— TASK INPUTS —
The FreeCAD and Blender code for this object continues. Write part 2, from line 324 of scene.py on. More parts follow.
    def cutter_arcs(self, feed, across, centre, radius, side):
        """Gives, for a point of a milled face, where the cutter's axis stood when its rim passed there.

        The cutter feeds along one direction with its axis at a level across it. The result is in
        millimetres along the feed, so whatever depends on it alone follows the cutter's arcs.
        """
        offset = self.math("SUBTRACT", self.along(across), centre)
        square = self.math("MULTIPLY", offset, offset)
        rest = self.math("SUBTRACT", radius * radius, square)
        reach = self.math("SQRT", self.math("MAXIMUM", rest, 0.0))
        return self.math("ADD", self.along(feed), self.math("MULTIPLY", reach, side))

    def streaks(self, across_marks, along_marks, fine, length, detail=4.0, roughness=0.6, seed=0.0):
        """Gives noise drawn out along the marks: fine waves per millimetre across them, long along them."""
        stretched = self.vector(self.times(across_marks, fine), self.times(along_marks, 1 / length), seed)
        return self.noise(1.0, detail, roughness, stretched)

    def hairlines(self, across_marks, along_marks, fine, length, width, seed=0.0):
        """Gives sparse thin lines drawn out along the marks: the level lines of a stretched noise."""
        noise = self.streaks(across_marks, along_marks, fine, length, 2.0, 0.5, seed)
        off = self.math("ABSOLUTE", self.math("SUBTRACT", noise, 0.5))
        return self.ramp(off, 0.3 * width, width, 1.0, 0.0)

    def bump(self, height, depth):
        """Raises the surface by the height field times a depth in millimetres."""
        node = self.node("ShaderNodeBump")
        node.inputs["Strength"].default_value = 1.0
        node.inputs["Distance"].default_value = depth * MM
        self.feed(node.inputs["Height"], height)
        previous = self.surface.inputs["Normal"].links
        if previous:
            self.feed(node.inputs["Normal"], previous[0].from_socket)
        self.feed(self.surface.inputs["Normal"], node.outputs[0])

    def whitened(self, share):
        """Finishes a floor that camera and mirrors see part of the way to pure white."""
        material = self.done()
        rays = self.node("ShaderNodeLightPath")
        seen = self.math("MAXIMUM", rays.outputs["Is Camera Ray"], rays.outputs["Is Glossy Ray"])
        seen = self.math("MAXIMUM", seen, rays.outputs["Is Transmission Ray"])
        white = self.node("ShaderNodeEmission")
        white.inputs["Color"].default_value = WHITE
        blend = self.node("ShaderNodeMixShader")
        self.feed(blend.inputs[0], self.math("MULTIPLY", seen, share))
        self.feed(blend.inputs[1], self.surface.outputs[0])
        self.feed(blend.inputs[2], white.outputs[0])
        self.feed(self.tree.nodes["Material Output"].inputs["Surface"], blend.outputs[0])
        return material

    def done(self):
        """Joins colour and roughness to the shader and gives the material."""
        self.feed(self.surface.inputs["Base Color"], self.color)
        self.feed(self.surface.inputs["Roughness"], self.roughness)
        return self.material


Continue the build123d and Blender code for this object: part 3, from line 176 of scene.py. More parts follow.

— SHORT EXERCISE —
Print the records above verbatim from their first line to the line containing "return self.noise(1.0, detail, roughness, stretched)", both included, and stop there.

— OUTPUT —
The FreeCAD and Blender code for this object continues. Write part 2, from line 324 of scene.py on. More parts follow.
    def cutter_arcs(self, feed, across, centre, radius, side):
        """Gives, for a point of a milled face, where the cutter's axis stood when its rim passed there.

        The cutter feeds along one direction with its axis at a level across it. The result is in
        millimetres along the feed, so whatever depends on it alone follows the cutter's arcs.
        """
        offset = self.math("SUBTRACT", self.along(across), centre)
        square = self.math("MULTIPLY", offset, offset)
        rest = self.math("SUBTRACT", radius * radius, square)
        reach = self.math("SQRT", self.math("MAXIMUM", rest, 0.0))
        return self.math("ADD", self.along(feed), self.math("MULTIPLY", reach, side))

    def streaks(self, across_marks, along_marks, fine, length, detail=4.0, roughness=0.6, seed=0.0):
        """Gives noise drawn out along the marks: fine waves per millimetre across them, long along them."""
        stretched = self.vector(self.times(across_marks, fine), self.times(along_marks, 1 / length), seed)
        return self.noise(1.0, detail, roughness, stretched)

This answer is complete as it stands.